● **DO THIS**
Each line of the material below should be reproduced exactly.

● **STORED DATA**
- - - -

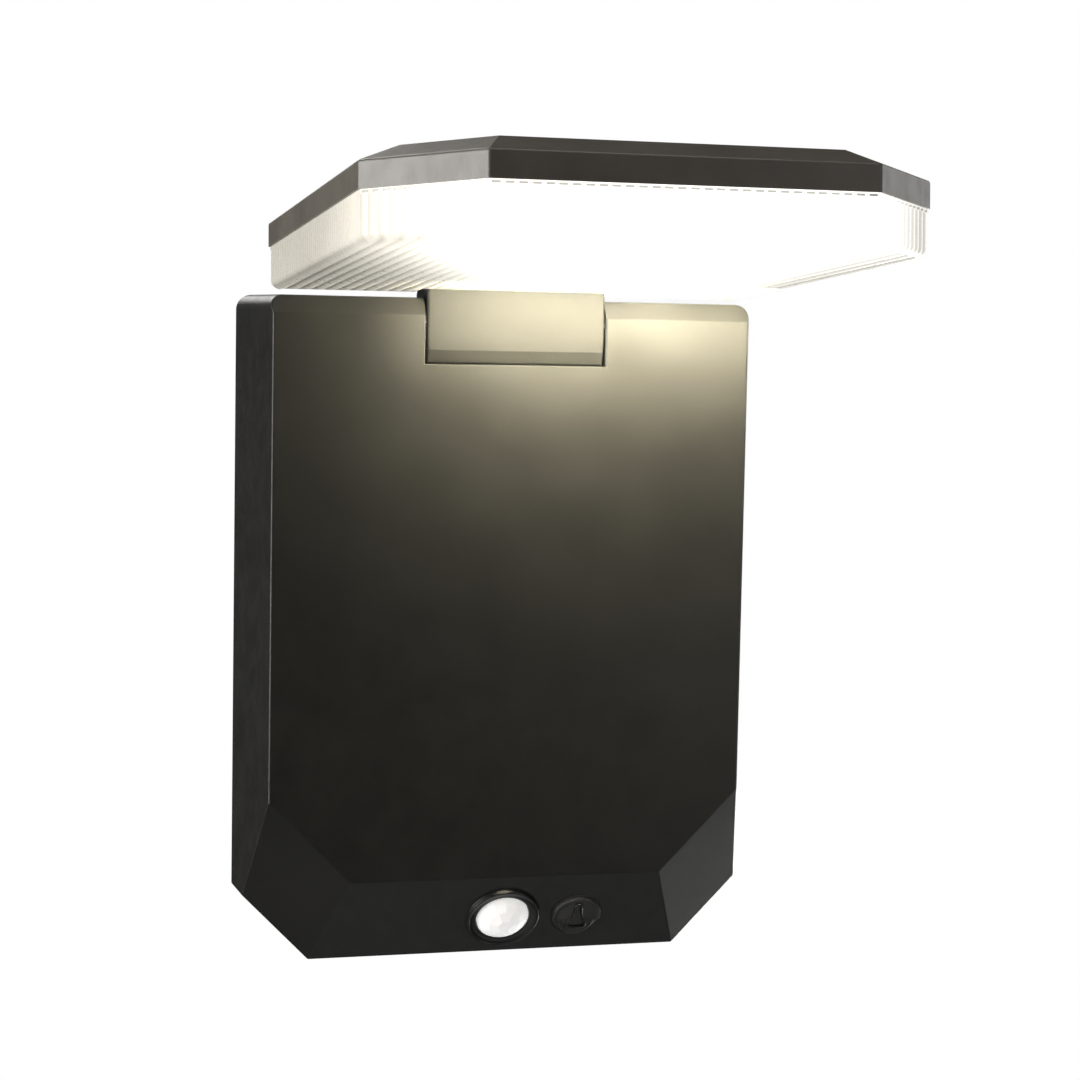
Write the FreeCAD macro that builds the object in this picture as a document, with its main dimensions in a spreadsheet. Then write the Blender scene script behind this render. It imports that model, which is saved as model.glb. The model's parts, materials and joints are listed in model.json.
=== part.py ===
"""Outdoor LED wall light with a fold-down solar head, a motion sensor and a push button.

Millimetres.  X runs to the right, -Y out from the wall, +Z up.  The wall plane is y = 0
and the origin is midway between the two screw holes of the wall bracket.

Fixed parts are drawn with z = 0 at the body's lower edge and then dropped by mount_height.
Parts of the folding head are drawn flat, round the hinge axis, and then tilted with it.
"""
import FreeCAD, Part

import math
import os
import re

import Sketcher

DIMENSIONS = {
    # wall body: a hexagon that narrows towards the front, with a sloping apron below
    "face_width": 150.0,
    "back_width": 166.0,
    "body_height": 207.0,
    "body_depth": 24.0,
    "rim_depth": 7.2,
    "brow_height": 5.3,
    "brow_depth": 3.9,
    "apron_height": 27.5,
    "apron_half_width": 49.5,
    "foot_half_width": 59.8,
    "corner_slope": 1.02,
    "shoulder_radius": 4.5,
    "edge_radius": 0.9,
    "shell_wall": 2.2,
    "apron_inset": 4.2,
    "mount_height": 104.0,
    # back cover and its seal
    "cover_thickness": 2.4,
    "seat_depth": 3.6,
    "ledge_depth": 5.6,
    "seat_inset": 2.3,
    "ledge_inset": 4.4,
    "assembly_gap": 0.3,
    "overcut": 1.0,
    "screw_clearance": 0.2,
    "cover_screw_bite": 8.0,
    "driver_screw_length": 8.0,
    "driver_post_margin": 5.0,
    "apron_hole_reach": 6.0,
    "brow_share_inside": 0.6,
    "cover_screw_spread": 64.0,
    "cover_screw_low": 40.0,
    "cover_screw_high": 192.0,
    "screw_radius": 1.5,
    "screw_head_radius": 2.8,
    "screw_head_height": 1.3,
    "boss_radius": 3.6,
    # wall bracket
    "bracket_width": 60.0,
    "bracket_height": 100.0,
    "bracket_thickness": 1.5,
    "bracket_hole_spacing": 80.0,
    "bracket_hole_radius": 2.5,
    "hook_width": 9.0,
    "hook_spread": 36.0,
    "hook_reach": 4.1,
    "hook_rise": 6.0,
    "hook_drop": 22.0,
    "hook_clearance": 0.5,
    "hook_entry": 3.0,
    "bay_clearance": 1.0,
    "bay_wall": 1.5,
    "bay_rise": 1.3,
    # hinge
    "hinge_depth": 17.3,
    "hinge_height": 199.0,
    "pocket_width": 57.0,
    "pocket_chamfer": 0.5,
    "trough_radius": 13.6,
    "barrel_radius": 12.6,
    "arm_width": 56.0,
    "arm_face": 6.3,
    "arm_chin": 7.8,
    "arm_chin_toe": 4.9,
    "arm_heel": 10.2,
    "arm_waist": 4.4,
    "arm_tongue": 2.6,
    "arm_top": 24.4,
    "pin_radius": 2.0,
    "pin_clearance": 0.05,
    "pin_half_length": 38.0,
    "pin_boss_radius": 5.0,
    "pin_boss_length": 6.5,
    "bush_radius": 3.3,
    "bush_length": 12.0,
    "washer_radius": 5.2,
    "washer_thickness": 1.5,
    "washer_seat_depth": 1.2,
    "arm_screw_line": -1.9,
    "arm_screw_length": 9.0,
    "arm_heel_wall": 1.8,
    "arm_waist_height": 15.0,
    "arm_tongue_height": 2.4,
    "clip_groove_width": 0.8,
    "clip_groove_depth": 0.5,
    "clip_thickness": 0.6,
    "clip_rim": 1.7,
    "clip_mouth_half_width": 1.3,
    # folding head
    "head_width": 150.0,
    "head_length": 178.0,
    "head_back": 4.3,
    "head_rise": 9.6,
    "nose_half_width": 49.2,
    "nose_slope": 1.13,
    "rest_tilt": 3.45,
    "diffuser_height": 13.0,
    "diffuser_inset": 0.6,
    "diffuser_wall": 1.8,
    "diffuser_lip": 2.6,
    "diffuser_edge_radius": 2.5,
    "rim_height": 7.0,
    "roof_height": 4.65,
    "roof_inset": 11.3,
    "notch_gap": 0.6,
    "arm_lean": 1.6,
    "lip_gap": 0.3,
    "lip_wall": 1.4,
    "head_seal_height": 1.0,
    "roof_wall": 1.9,
    "arm_pad_depth": 2.5,
    "arm_pad_clearance": 0.8,
    "arm_pad_back": 3.6,
    # solar panel on the roof
    "panel_inset": 15.5,
    "panel_sheet": 0.6,
    "panel_cell": 0.3,
    "panel_glass": 0.8,
    "cell_gap": 1.2,
    "cell_border": 4.0,
    # light-emitting board
    "led_board_inset": 9.0,
    "led_board_top": 27.2,
    "board_thickness": 1.6,
    "led_length": 3.5,
    "led_width": 2.8,
    "led_height": 0.7,
    "led_pitch_x": 20.0,
    "led_pitch_y": 18.0,
    "led_shift": 4.0,
    "led_screw_side": 0.3,
    "led_screw_back": 0.2,
    "led_screw_nose": 0.72,
    "led_screw_length": 6.0,
    # motion sensor and button on the apron
    "sensor_offset": 0.9,
    "button_offset": 25.0,
    "sensor_drop": 1.1,
    "bezel_radius": 12.0,
    "bezel_height": 1.4,
    "bezel_neck_radius": 9.8,
    "bezel_neck_depth": 3.4,
    "bezel_crown_height": 0.9,
    "bezel_crown_width": 1.6,
    "lens_radius": 8.45,
    "lens_height": 4.0,
    "lens_wall": 0.8,
    "lens_collar": 0.6,
    "lens_depth": 4.4,
    "lens_flange": 0.9,
    "button_radius": 8.1,
    "button_height": 1.3,
    "button_flange": 9.4,
    "button_crown": 0.6,
    "button_skirt": 2.6,
    "button_flange_height": 1.0,
    "button_stem_radius": 2.0,
    "sensor_board_depth": 8.6,
    "sensor_board_thickness": 1.4,
    "sensor_board_left": 12.0,
    "sensor_board_right": 34.0,
    "sensor_board_low": 5.0,
    "sensor_board_high": 11.0,
    "sensor_can_radius": 4.1,
    "sensor_can_height": 3.6,
    "sensor_rim_radius": 4.8,
    "sensor_rim_height": 0.6,
    "switch_half_width": 3.0,
    "switch_height": 2.0,
    "switch_plunger_radius": 1.7,
    "switch_plunger_height": 0.9,
    # battery and driver board
    "cell_radius": 9.15,
    "cell_length": 65.0,
    "cell_height": 171.0,
    "cell_depth": 12.1,
    "cell_spacing": 0.8,
    "holder_reach": 3.6,
    "holder_half_width": 6.0,
    "holder_floor": 1.5,
    "holder_wall": 1.4,
    "holder_divider": 0.6,
    "contact_radius": 4.0,
    "contact_spring": 1.3,
    "contact_thickness": 0.4,
    "contact_drop": 4.5,
    "capacitor_radius": 3.2,
    "capacitor_height": 5.4,
    "driver_width": 96.0,
    "driver_height": 46.0,
    "driver_low": 62.0,
    "driver_depth": 11.5,
}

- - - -

● **RESULT**
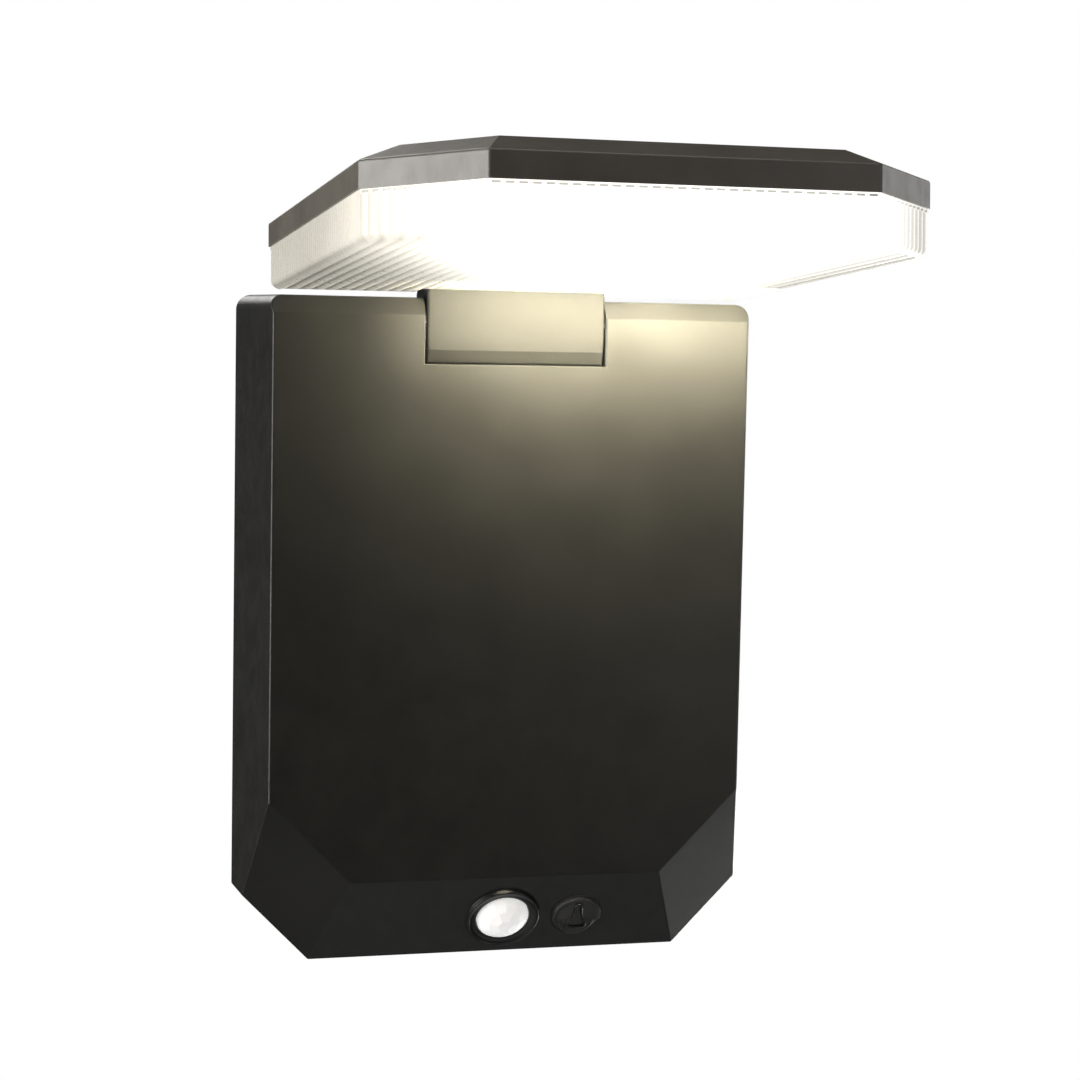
Write the FreeCAD macro that builds the object in this picture as a document, with its main dimensions in a spreadsheet. Then write the Blender scene script behind this render. It imports that model, which is saved as model.glb. The model's parts, materials and joints are listed in model.json.
=== part.py ===
"""Outdoor LED wall light with a fold-down solar head, a motion sensor and a push button.

Millimetres.  X runs to the right, -Y out from the wall, +Z up.  The wall plane is y = 0
and the origin is midway between the two screw holes of the wall bracket.

Fixed parts are drawn with z = 0 at the body's lower edge and then dropped by mount_height.
Parts of the folding head are drawn flat, round the hinge axis, and then tilted with it.
"""
import FreeCAD, Part

import math
import os
import re

import Sketcher

DIMENSIONS = {
    # wall body: a hexagon that narrows towards the front, with a sloping apron below
    "face_width": 150.0,
    "back_width": 166.0,
    "body_height": 207.0,
    "body_depth": 24.0,
    "rim_depth": 7.2,
    "brow_height": 5.3,
    "brow_depth": 3.9,
    "apron_height": 27.5,
    "apron_half_width": 49.5,
    "foot_half_width": 59.8,
    "corner_slope": 1.02,
    "shoulder_radius": 4.5,
    "edge_radius": 0.9,
    "shell_wall": 2.2,
    "apron_inset": 4.2,
    "mount_height": 104.0,
    # back cover and its seal
    "cover_thickness": 2.4,
    "seat_depth": 3.6,
    "ledge_depth": 5.6,
    "seat_inset": 2.3,
    "ledge_inset": 4.4,
    "assembly_gap": 0.3,
    "overcut": 1.0,
    "screw_clearance": 0.2,
    "cover_screw_bite": 8.0,
    "driver_screw_length": 8.0,
    "driver_post_margin": 5.0,
    "apron_hole_reach": 6.0,
    "brow_share_inside": 0.6,
    "cover_screw_spread": 64.0,
    "cover_screw_low": 40.0,
    "cover_screw_high": 192.0,
    "screw_radius": 1.5,
    "screw_head_radius": 2.8,
    "screw_head_height": 1.3,
    "boss_radius": 3.6,
    # wall bracket
    "bracket_width": 60.0,
    "bracket_height": 100.0,
    "bracket_thickness": 1.5,
    "bracket_hole_spacing": 80.0,
    "bracket_hole_radius": 2.5,
    "hook_width": 9.0,
    "hook_spread": 36.0,
    "hook_reach": 4.1,
    "hook_rise": 6.0,
    "hook_drop": 22.0,
    "hook_clearance": 0.5,
    "hook_entry": 3.0,
    "bay_clearance": 1.0,
    "bay_wall": 1.5,
    "bay_rise": 1.3,
    # hinge
    "hinge_depth": 17.3,
    "hinge_height": 199.0,
    "pocket_width": 57.0,
    "pocket_chamfer": 0.5,
    "trough_radius": 13.6,
    "barrel_radius": 12.6,
    "arm_width": 56.0,
    "arm_face": 6.3,
    "arm_chin": 7.8,
    "arm_chin_toe": 4.9,
    "arm_heel": 10.2,
    "arm_waist": 4.4,
    "arm_tongue": 2.6,
    "arm_top": 24.4,
    "pin_radius": 2.0,
    "pin_clearance": 0.05,
    "pin_half_length": 38.0,
    "pin_boss_radius": 5.0,
    "pin_boss_length": 6.5,
    "bush_radius": 3.3,
    "bush_length": 12.0,
    "washer_radius": 5.2,
    "washer_thickness": 1.5,
    "washer_seat_depth": 1.2,
    "arm_screw_line": -1.9,
    "arm_screw_length": 9.0,
    "arm_heel_wall": 1.8,
    "arm_waist_height": 15.0,
    "arm_tongue_height": 2.4,
    "clip_groove_width": 0.8,
    "clip_groove_depth": 0.5,
    "clip_thickness": 0.6,
    "clip_rim": 1.7,
    "clip_mouth_half_width": 1.3,
    # folding head
    "head_width": 150.0,
    "head_length": 178.0,
    "head_back": 4.3,
    "head_rise": 9.6,
    "nose_half_width": 49.2,
    "nose_slope": 1.13,
    "rest_tilt": 3.45,
    "diffuser_height": 13.0,
    "diffuser_inset": 0.6,
    "diffuser_wall": 1.8,
    "diffuser_lip": 2.6,
    "diffuser_edge_radius": 2.5,
    "rim_height": 7.0,
    "roof_height": 4.65,
    "roof_inset": 11.3,
    "notch_gap": 0.6,
    "arm_lean": 1.6,
    "lip_gap": 0.3,
    "lip_wall": 1.4,
    "head_seal_height": 1.0,
    "roof_wall": 1.9,
    "arm_pad_depth": 2.5,
    "arm_pad_clearance": 0.8,
    "arm_pad_back": 3.6,
    # solar panel on the roof
    "panel_inset": 15.5,
    "panel_sheet": 0.6,
    "panel_cell": 0.3,
    "panel_glass": 0.8,
    "cell_gap": 1.2,
    "cell_border": 4.0,
    # light-emitting board
    "led_board_inset": 9.0,
    "led_board_top": 27.2,
    "board_thickness": 1.6,
    "led_length": 3.5,
    "led_width": 2.8,
    "led_height": 0.7,
    "led_pitch_x": 20.0,
    "led_pitch_y": 18.0,
    "led_shift": 4.0,
    "led_screw_side": 0.3,
    "led_screw_back": 0.2,
    "led_screw_nose": 0.72,
    "led_screw_length": 6.0,
    # motion sensor and button on the apron
    "sensor_offset": 0.9,
    "button_offset": 25.0,
    "sensor_drop": 1.1,
    "bezel_radius": 12.0,
    "bezel_height": 1.4,
    "bezel_neck_radius": 9.8,
    "bezel_neck_depth": 3.4,
    "bezel_crown_height": 0.9,
    "bezel_crown_width": 1.6,
    "lens_radius": 8.45,
    "lens_height": 4.0,
    "lens_wall": 0.8,
    "lens_collar": 0.6,
    "lens_depth": 4.4,
    "lens_flange": 0.9,
    "button_radius": 8.1,
    "button_height": 1.3,
    "button_flange": 9.4,
    "button_crown": 0.6,
    "button_skirt": 2.6,
    "button_flange_height": 1.0,
    "button_stem_radius": 2.0,
    "sensor_board_depth": 8.6,
    "sensor_board_thickness": 1.4,
    "sensor_board_left": 12.0,
    "sensor_board_right": 34.0,
    "sensor_board_low": 5.0,
    "sensor_board_high": 11.0,
    "sensor_can_radius": 4.1,
    "sensor_can_height": 3.6,
    "sensor_rim_radius": 4.8,
    "sensor_rim_height": 0.6,
    "switch_half_width": 3.0,
    "switch_height": 2.0,
    "switch_plunger_radius": 1.7,
    "switch_plunger_height": 0.9,
    # battery and driver board
    "cell_radius": 9.15,
    "cell_length": 65.0,
    "cell_height": 171.0,
    "cell_depth": 12.1,
    "cell_spacing": 0.8,
    "holder_reach": 3.6,
    "holder_half_width": 6.0,
    "holder_floor": 1.5,
    "holder_wall": 1.4,
    "holder_divider": 0.6,
    "contact_radius": 4.0,
    "contact_spring": 1.3,
    "contact_thickness": 0.4,
    "contact_drop": 4.5,
    "capacitor_radius": 3.2,
    "capacitor_height": 5.4,
    "driver_width": 96.0,
    "driver_height": 46.0,
    "driver_low": 62.0,
    "driver_depth": 11.5,
}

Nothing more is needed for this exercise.